===== GIVEN MATERIAL =====
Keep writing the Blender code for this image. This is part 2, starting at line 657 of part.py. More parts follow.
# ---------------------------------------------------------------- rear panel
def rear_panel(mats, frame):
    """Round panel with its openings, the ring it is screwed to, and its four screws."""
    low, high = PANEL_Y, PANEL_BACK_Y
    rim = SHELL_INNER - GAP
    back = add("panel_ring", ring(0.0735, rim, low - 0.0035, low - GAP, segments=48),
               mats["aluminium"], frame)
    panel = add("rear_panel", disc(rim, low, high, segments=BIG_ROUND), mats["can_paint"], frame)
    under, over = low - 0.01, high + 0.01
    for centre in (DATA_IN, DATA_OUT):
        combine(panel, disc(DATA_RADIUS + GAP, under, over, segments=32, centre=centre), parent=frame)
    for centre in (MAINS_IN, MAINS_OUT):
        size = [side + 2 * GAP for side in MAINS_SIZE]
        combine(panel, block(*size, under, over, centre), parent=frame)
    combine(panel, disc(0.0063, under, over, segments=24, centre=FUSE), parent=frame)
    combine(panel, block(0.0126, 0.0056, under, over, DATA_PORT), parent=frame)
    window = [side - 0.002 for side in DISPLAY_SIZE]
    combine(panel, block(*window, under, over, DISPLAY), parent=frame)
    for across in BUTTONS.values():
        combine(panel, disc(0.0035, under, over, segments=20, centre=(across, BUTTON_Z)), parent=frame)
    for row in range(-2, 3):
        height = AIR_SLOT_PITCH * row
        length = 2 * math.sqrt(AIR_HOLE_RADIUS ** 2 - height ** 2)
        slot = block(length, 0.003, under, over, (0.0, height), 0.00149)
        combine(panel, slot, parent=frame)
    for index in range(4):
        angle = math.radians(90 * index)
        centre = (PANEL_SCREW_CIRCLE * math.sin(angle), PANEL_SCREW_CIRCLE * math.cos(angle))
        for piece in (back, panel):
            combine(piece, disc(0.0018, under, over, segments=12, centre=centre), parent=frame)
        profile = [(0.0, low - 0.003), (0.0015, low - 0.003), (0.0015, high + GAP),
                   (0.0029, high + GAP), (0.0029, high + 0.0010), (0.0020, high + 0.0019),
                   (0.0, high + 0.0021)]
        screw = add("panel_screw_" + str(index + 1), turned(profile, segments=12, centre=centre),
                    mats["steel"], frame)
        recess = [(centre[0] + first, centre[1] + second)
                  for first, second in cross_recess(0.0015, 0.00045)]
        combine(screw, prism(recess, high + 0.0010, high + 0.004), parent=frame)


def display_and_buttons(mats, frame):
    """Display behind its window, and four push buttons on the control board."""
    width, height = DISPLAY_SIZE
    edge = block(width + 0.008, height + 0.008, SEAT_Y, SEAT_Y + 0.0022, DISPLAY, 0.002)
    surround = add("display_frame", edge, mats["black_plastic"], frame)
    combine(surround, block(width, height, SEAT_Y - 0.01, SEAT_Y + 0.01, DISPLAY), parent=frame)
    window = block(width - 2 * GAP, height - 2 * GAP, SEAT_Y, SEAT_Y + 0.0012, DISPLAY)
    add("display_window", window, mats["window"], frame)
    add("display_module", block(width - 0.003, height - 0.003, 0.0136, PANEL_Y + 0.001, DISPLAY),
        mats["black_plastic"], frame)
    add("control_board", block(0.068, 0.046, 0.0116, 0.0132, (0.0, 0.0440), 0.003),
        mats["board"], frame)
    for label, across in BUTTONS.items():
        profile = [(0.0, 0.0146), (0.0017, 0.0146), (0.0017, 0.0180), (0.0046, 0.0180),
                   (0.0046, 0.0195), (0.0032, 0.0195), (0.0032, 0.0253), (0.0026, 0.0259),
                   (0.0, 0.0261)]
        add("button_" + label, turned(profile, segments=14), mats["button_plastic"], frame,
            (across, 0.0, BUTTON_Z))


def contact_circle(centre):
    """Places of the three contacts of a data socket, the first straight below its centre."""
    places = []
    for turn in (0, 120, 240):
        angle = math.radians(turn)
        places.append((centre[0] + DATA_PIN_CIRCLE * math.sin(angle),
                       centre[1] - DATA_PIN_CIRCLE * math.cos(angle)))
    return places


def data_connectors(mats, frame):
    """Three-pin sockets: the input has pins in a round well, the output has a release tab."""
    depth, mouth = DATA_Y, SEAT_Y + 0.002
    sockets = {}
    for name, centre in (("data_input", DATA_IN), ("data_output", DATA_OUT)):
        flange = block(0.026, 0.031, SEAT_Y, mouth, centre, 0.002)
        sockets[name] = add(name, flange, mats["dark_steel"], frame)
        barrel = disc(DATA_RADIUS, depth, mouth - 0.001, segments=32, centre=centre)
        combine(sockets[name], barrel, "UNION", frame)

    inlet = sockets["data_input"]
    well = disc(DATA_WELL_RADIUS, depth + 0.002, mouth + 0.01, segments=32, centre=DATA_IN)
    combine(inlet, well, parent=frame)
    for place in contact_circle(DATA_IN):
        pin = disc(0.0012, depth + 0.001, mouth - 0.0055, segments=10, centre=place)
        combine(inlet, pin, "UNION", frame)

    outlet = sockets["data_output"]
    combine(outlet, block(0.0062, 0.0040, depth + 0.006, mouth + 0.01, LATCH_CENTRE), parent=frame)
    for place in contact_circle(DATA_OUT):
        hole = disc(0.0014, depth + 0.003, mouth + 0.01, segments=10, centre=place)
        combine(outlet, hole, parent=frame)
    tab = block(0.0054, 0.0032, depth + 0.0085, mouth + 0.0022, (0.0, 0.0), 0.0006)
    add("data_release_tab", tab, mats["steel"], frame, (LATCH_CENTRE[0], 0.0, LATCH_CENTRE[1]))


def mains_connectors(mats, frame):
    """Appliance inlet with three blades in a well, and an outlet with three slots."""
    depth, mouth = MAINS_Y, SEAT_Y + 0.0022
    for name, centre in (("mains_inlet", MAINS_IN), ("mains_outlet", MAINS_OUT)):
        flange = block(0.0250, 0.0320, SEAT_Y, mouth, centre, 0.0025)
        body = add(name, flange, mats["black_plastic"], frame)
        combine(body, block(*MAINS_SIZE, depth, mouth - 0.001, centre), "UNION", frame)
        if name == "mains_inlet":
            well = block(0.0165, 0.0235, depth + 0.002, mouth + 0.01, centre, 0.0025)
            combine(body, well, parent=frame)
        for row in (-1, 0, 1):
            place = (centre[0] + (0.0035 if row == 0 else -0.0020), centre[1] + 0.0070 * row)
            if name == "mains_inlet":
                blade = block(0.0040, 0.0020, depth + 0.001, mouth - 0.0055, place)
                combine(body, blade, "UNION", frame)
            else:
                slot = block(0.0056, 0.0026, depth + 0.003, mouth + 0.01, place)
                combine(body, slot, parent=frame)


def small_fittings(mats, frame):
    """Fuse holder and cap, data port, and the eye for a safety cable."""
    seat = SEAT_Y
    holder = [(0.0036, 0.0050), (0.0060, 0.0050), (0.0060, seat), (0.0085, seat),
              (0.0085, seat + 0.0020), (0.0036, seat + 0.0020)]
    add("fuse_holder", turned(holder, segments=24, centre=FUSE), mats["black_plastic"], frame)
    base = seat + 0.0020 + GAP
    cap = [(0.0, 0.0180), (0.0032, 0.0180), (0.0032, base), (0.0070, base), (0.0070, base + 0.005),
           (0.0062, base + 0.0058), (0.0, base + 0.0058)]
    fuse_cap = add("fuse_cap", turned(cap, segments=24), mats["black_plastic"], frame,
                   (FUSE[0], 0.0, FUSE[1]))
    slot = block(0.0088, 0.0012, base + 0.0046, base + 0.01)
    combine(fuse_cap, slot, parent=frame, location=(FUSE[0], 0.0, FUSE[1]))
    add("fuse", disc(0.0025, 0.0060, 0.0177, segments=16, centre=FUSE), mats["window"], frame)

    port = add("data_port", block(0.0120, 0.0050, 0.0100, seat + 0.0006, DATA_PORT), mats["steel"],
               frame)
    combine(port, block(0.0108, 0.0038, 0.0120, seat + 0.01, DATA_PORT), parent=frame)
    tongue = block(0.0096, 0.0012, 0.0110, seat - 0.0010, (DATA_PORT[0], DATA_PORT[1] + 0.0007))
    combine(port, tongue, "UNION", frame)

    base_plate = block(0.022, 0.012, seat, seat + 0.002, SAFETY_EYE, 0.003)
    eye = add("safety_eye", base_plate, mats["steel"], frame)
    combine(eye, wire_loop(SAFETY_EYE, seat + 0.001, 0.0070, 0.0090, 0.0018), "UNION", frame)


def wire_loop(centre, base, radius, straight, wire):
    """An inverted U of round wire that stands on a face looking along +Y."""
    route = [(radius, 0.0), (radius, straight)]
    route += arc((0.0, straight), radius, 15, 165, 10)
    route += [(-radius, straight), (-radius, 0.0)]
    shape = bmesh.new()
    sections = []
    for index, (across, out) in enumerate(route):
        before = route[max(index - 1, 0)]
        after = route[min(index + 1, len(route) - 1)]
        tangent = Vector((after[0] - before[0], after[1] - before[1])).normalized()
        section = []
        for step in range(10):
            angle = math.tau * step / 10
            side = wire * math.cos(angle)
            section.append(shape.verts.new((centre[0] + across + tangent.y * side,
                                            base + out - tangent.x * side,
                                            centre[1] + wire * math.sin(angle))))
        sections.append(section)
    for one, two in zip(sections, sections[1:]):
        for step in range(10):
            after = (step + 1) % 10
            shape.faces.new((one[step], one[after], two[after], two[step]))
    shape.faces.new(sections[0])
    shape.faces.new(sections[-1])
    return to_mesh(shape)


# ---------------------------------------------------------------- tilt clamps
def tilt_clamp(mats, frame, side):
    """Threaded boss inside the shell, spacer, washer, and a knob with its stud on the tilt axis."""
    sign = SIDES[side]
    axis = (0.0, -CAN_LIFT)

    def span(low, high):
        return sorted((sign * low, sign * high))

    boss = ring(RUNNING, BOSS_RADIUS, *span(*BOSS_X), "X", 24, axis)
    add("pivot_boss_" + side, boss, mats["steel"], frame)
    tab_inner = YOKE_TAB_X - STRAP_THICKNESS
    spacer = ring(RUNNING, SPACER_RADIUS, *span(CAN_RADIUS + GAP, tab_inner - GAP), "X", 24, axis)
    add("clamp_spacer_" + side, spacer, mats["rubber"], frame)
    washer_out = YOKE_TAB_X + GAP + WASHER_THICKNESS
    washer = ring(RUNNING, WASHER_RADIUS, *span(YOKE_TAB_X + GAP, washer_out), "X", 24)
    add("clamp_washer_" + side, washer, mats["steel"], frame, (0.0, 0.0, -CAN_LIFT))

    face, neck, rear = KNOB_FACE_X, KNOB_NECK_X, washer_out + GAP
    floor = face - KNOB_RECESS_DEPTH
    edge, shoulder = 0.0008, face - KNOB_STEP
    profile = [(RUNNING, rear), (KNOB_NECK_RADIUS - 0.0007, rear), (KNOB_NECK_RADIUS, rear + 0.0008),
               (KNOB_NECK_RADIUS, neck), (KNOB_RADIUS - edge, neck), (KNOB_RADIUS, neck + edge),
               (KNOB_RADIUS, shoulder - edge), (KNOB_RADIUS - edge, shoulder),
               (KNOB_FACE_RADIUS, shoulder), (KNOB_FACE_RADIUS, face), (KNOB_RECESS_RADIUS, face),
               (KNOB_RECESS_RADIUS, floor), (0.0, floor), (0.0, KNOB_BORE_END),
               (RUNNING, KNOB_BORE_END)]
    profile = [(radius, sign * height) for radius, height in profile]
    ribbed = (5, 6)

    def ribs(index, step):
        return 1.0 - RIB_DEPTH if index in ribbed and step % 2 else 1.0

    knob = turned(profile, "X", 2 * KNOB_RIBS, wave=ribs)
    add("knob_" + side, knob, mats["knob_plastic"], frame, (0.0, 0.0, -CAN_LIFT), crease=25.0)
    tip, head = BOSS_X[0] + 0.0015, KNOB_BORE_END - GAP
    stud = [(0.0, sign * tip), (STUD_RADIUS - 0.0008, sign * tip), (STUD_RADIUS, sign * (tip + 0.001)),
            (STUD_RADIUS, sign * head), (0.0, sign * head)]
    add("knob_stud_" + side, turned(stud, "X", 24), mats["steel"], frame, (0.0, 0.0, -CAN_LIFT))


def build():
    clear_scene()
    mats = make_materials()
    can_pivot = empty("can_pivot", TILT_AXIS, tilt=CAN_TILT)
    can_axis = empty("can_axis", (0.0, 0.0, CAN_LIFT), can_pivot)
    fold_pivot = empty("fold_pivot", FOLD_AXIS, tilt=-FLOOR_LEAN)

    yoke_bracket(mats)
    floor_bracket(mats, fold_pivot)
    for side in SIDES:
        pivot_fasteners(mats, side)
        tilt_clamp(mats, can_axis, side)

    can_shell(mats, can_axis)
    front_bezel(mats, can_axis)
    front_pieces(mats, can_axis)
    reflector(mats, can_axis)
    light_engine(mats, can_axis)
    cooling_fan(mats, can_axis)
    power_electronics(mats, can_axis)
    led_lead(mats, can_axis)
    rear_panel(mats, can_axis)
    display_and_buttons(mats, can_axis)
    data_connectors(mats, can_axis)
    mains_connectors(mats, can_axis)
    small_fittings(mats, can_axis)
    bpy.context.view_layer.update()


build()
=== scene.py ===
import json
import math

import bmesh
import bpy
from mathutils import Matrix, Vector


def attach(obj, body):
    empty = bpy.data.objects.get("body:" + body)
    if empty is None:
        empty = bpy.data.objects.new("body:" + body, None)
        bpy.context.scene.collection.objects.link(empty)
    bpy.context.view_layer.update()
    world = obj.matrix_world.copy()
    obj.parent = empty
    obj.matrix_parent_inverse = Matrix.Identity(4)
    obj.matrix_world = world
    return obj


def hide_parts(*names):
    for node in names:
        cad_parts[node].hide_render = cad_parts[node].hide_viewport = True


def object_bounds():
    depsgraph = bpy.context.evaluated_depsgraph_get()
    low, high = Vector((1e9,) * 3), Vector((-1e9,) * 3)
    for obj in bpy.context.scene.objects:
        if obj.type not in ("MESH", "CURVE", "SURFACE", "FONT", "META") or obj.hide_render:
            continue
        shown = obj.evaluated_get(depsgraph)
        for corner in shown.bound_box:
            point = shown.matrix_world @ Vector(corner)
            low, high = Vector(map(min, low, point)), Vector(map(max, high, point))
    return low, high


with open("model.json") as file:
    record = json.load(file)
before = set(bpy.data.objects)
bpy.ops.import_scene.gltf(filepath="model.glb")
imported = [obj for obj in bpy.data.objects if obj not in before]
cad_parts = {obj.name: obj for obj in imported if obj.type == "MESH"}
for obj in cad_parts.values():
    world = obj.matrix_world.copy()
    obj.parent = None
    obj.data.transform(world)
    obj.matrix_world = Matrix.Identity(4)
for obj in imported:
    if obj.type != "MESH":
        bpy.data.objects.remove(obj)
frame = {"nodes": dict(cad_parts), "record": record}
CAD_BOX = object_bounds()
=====
◆ **WHAT THE TASK ASKS**
Copy verbatim the line that contains "yoke_bracket(mats)", the line that contains "imported = [obj", and all lines between them.

◆ **EXERCISE ANSWER**
    yoke_bracket(mats)
    floor_bracket(mats, fold_pivot)
    for side in SIDES:
        pivot_fasteners(mats, side)
        tilt_clamp(mats, can_axis, side)

    can_shell(mats, can_axis)
    front_bezel(mats, can_axis)
    front_pieces(mats, can_axis)
    reflector(mats, can_axis)
    light_engine(mats, can_axis)
    cooling_fan(mats, can_axis)
    power_electronics(mats, can_axis)
    led_lead(mats, can_axis)
    rear_panel(mats, can_axis)
    display_and_buttons(mats, can_axis)
    data_connectors(mats, can_axis)
    mains_connectors(mats, can_axis)
    small_fittings(mats, can_axis)
    bpy.context.view_layer.update()


build()
=== scene.py ===
import json
import math

import bmesh
import bpy
from mathutils import Matrix, Vector


def attach(obj, body):
    empty = bpy.data.objects.get("body:" + body)
    if empty is None:
        empty = bpy.data.objects.new("body:" + body, None)
        bpy.context.scene.collection.objects.link(empty)
    bpy.context.view_layer.update()
    world = obj.matrix_world.copy()
    obj.parent = empty
    obj.matrix_parent_inverse = Matrix.Identity(4)
    obj.matrix_world = world
    return obj


def hide_parts(*names):
    for node in names:
        cad_parts[node].hide_render = cad_parts[node].hide_viewport = True


def object_bounds():
    depsgraph = bpy.context.evaluated_depsgraph_get()
    low, high = Vector((1e9,) * 3), Vector((-1e9,) * 3)
    for obj in bpy.context.scene.objects:
        if obj.type not in ("MESH", "CURVE", "SURFACE", "FONT", "META") or obj.hide_render:
            continue
        shown = obj.evaluated_get(depsgraph)
        for corner in shown.bound_box:
            point = shown.matrix_world @ Vector(corner)
            low, high = Vector(map(min, low, point)), Vector(map(max, high, point))
    return low, high


with open("model.json") as file:
    record = json.load(file)
before = set(bpy.data.objects)
bpy.ops.import_scene.gltf(filepath="model.glb")
imported = [obj for obj in bpy.data.objects if obj not in before]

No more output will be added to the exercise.